Thanks for getting back to me. I didn't realise that the gender field was optional, so I suppose that makes sense.


----------



## JamesM

Yes, the only personal piece of information that is absolutely required is your native language.  The others are optional.  I believe the rule is only saying "if you declare gender and nationality be truthful about it."  (I honestly don't think we ask for nationality.  I think that is just a reference to the way you represent yourself in your posts.)


----------



## Outsider

I wonder, though, if those who'd rather not state their gender would prefer a different avatar, instead of the question mark... Something more neutral?


----------



## cherine

Like what, Outsider?


----------



## Outsider

It's just that the "?" struck me a couple of times as impersonal, and I thought the posters with this avatar might feel the same. But as for possible replacements, I think it up to them to state their preferences, if they have any.

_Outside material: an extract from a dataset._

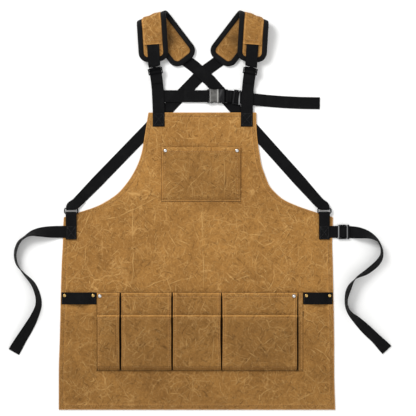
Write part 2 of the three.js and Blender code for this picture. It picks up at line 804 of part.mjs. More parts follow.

Now I'm wondering if I should even have raised the issue...  
(I'm OK with my avatar.)


----------



## JamesM

It's fairly common to have a blank avatar represented with a question mark or a silhouette with a question mark.  It's difficult to come up with a silhouette that is so ambiguous that it could easily be male or female.  I suppose we could just have a "No Image" message there but that doesn't seem any less impersonal than a question mark to me.


----------



## tsoapm

Outsider said:


> Something more neutral?


You can’t get much more neutral than a blank space, to my mind...


----------



## cherine

Well, yes, this could be a solution; a blank space instead of the question mark. I hope it is doable.


----------



## ain'ttranslationfun?

Two points: 
1) Why not just put "NS", for those of us (like myself) who consider it irrelevant and check "unspecified" in the "Gender" box? 
2) On second thoughts, I might raise my second point in another thread - oops, 'Discussion'.


----------



## ain'ttranslationfun?

"NS" for "Non-specified".


----------